▶ _Objective_
What follows is a listing; restate every line of it word for word.

▶ _Given information_
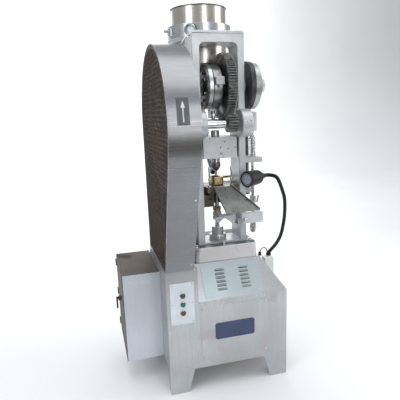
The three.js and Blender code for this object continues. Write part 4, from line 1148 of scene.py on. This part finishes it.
def main_shaft():
    y, z = SHAFT
    profile = [
        (0, 168), (35, 168), (36, 169), (36, 180), (35, 181), (25, 181), (25, 558), (24, 559),
        (0, 559),
    ]
    piece(
        turned("x", profile, SHAFT), "crank_shaft", "main_shaft", shaft_steel,
        ["main_shaft"],
    )

    face = [
        (SHAFT_BORE, 250), (39, 250), (40, 251), (40, 261), (43, 262), (89, 262), (91, 260),
        (91, 253), (92, 252),
    ]
    rim = [
        (101, 252), (103, 254), (103, 259), (101.6, 260), (101.6, 263), (103, 264), (103, 282),
        (101, 284),
    ]
    disc = turned("x", [*face, *rim, (SHAFT_BORE, 284), (SHAFT_BORE, 250)], SHAFT, 128)
    disc = cut(disc, bar("y", y - 108, y - 90, 3.2, (272, z - 4), steps=24))
    piece(disc, "flange_casting", "main_shaft", dark_iron, ["flange_disc"])
    bolts = []
    for place in ring_of(6, 62, SHAFT, math.pi / 6):
        bolts += [hexagon("x", 252.5, 262.5, 8, place), bar("x", 250.5, 262, 4.2, place, 0.6, 24)]
    piece(merge(*bolts), "flange_bolts", "main_shaft", ground_steel)
    band_ring = washer("x", 264.5, 283, 101, 103.6, SHAFT, 0.8, 128)
    piece(band_ring, "flange_rim", "main_shaft", rim_iron)
    dab = turned("x", [(0, 257), (9, 257), (7, 261.5), (0, 262.8)][::-1], (y - 42, z - 78), 24)
    piece(dab, "paint_dab", "main_shaft", red_paint)

    wheel = cut(bar("x", 284.3, 337, 82, (y + THROW, z), 1, 128), bar("x", 280, 345, SHAFT_BORE, SHAFT))
    piece(wheel, "eccentric_wheel", "main_shaft", dark_iron, ["eccentric"])

    line = math.atan2(PINION[1] - z, PINION[0] - y)
    blank = prism("x", gear_outline(75, line, SHAFT), 341, 381)
    recess = [(48, -7), (132, -7), (132, 5), (128, 9), (52, 9), (48, 5), (48, -7)]
    left = turned("x", [(r, 344 + a) for r, a in recess], SHAFT)
    right = turned("x", [(r, 378 - a) for r, a in recess], SHAFT)
    gear = cut(blank, left, right, bar("x", 335, 390, SHAFT_BORE, SHAFT))
    piece(gear, "gear_wheel", "main_shaft", gear_iron, ["big_gear"], edge=0.7)

    feeder_cam = prism(
        "x", cam_outline(FEEDER_CAM_R, FEEDER_CAM_LIFT, 3 * math.pi / 4, SHAFT), *FEEDER_CAM_X,
    )
    feeder_cam = cut(feeder_cam, bar("x", 450, 495, SHAFT_BORE, SHAFT))
    piece(feeder_cam, "feeder_cam_plate", "main_shaft", dark_iron, ["feeder_cam"], edge=1.2)
    lift_cam = prism("x", cam_outline(LIFT_CAM_R, LIFT_CAM_LIFT, math.pi / 4, SHAFT), *LIFT_CAM_X)
    lift_cam = bevel(lift_cam, 2.0, 3)
    lift_cam = cut(lift_cam, bar("x", 470, 550, SHAFT_BORE, SHAFT))
    cone = [
        (SHAFT_BORE, 511), (104, 511), (104, 513.5), (100, 517), (52, 542), (47, 544.6), (46, 545),
        (SHAFT_BORE, 545), (SHAFT_BORE, 511),
    ]
    lift_cam = merge(lift_cam, turned("x", cone, SHAFT, 128))
    piece(lift_cam, "lift_cam_plate", "main_shaft", cam_iron, ["lift_cam"])
    nut = cut(hexagon("x", 545.3, 563, 33.5, SHAFT, 2), bar("x", 540, 570, SHAFT_BORE, SHAFT))
    piece(nut, "end_nut", "main_shaft", ground_steel, ["shaft_end_nut"])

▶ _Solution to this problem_
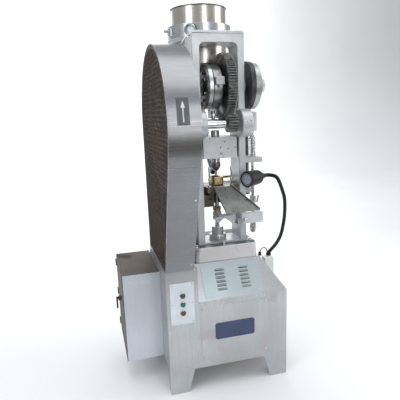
The three.js and Blender code for this object continues. Write part 4, from line 1148 of scene.py on. This part finishes it.
def main_shaft():
    y, z = SHAFT
    profile = [
        (0, 168), (35, 168), (36, 169), (36, 180), (35, 181), (25, 181), (25, 558), (24, 559),
        (0, 559),
    ]
    piece(
        turned("x", profile, SHAFT), "crank_shaft", "main_shaft", shaft_steel,
        ["main_shaft"],
    )

    face = [
        (SHAFT_BORE, 250), (39, 250), (40, 251), (40, 261), (43, 262), (89, 262), (91, 260),
        (91, 253), (92, 252),
    ]
    rim = [
        (101, 252), (103, 254), (103, 259), (101.6, 260), (101.6, 263), (103, 264), (103, 282),
        (101, 284),
    ]
    disc = turned("x", [*face, *rim, (SHAFT_BORE, 284), (SHAFT_BORE, 250)], SHAFT, 128)
    disc = cut(disc, bar("y", y - 108, y - 90, 3.2, (272, z - 4), steps=24))
    piece(disc, "flange_casting", "main_shaft", dark_iron, ["flange_disc"])
    bolts = []
    for place in ring_of(6, 62, SHAFT, math.pi / 6):
        bolts += [hexagon("x", 252.5, 262.5, 8, place), bar("x", 250.5, 262, 4.2, place, 0.6, 24)]
    piece(merge(*bolts), "flange_bolts", "main_shaft", ground_steel)
    band_ring = washer("x", 264.5, 283, 101, 103.6, SHAFT, 0.8, 128)
    piece(band_ring, "flange_rim", "main_shaft", rim_iron)
    dab = turned("x", [(0, 257), (9, 257), (7, 261.5), (0, 262.8)][::-1], (y - 42, z - 78), 24)
    piece(dab, "paint_dab", "main_shaft", red_paint)

    wheel = cut(bar("x", 284.3, 337, 82, (y + THROW, z), 1, 128), bar("x", 280, 345, SHAFT_BORE, SHAFT))
    piece(wheel, "eccentric_wheel", "main_shaft", dark_iron, ["eccentric"])

    line = math.atan2(PINION[1] - z, PINION[0] - y)
    blank = prism("x", gear_outline(75, line, SHAFT), 341, 381)
    recess = [(48, -7), (132, -7), (132, 5), (128, 9), (52, 9), (48, 5), (48, -7)]
    left = turned("x", [(r, 344 + a) for r, a in recess], SHAFT)
    right = turned("x", [(r, 378 - a) for r, a in recess], SHAFT)
    gear = cut(blank, left, right, bar("x", 335, 390, SHAFT_BORE, SHAFT))
    piece(gear, "gear_wheel", "main_shaft", gear_iron, ["big_gear"], edge=0.7)

    feeder_cam = prism(
        "x", cam_outline(FEEDER_CAM_R, FEEDER_CAM_LIFT, 3 * math.pi / 4, SHAFT), *FEEDER_CAM_X,
    )
    feeder_cam = cut(feeder_cam, bar("x", 450, 495, SHAFT_BORE, SHAFT))
    piece(feeder_cam, "feeder_cam_plate", "main_shaft", dark_iron, ["feeder_cam"], edge=1.2)
    lift_cam = prism("x", cam_outline(LIFT_CAM_R, LIFT_CAM_LIFT, math.pi / 4, SHAFT), *LIFT_CAM_X)
    lift_cam = bevel(lift_cam, 2.0, 3)
    lift_cam = cut(lift_cam, bar("x", 470, 550, SHAFT_BORE, SHAFT))
    cone = [
        (SHAFT_BORE, 511), (104, 511), (104, 513.5), (100, 517), (52, 542), (47, 544.6), (46, 545),
        (SHAFT_BORE, 545), (SHAFT_BORE, 511),
    ]
    lift_cam = merge(lift_cam, turned("x", cone, SHAFT, 128))
    piece(lift_cam, "lift_cam_plate", "main_shaft", cam_iron, ["lift_cam"])
    nut = cut(hexagon("x", 545.3, 563, 33.5, SHAFT, 2), bar("x", 540, 570, SHAFT_BORE, SHAFT))
    piece(nut, "end_nut", "main_shaft", ground_steel, ["shaft_end_nut"])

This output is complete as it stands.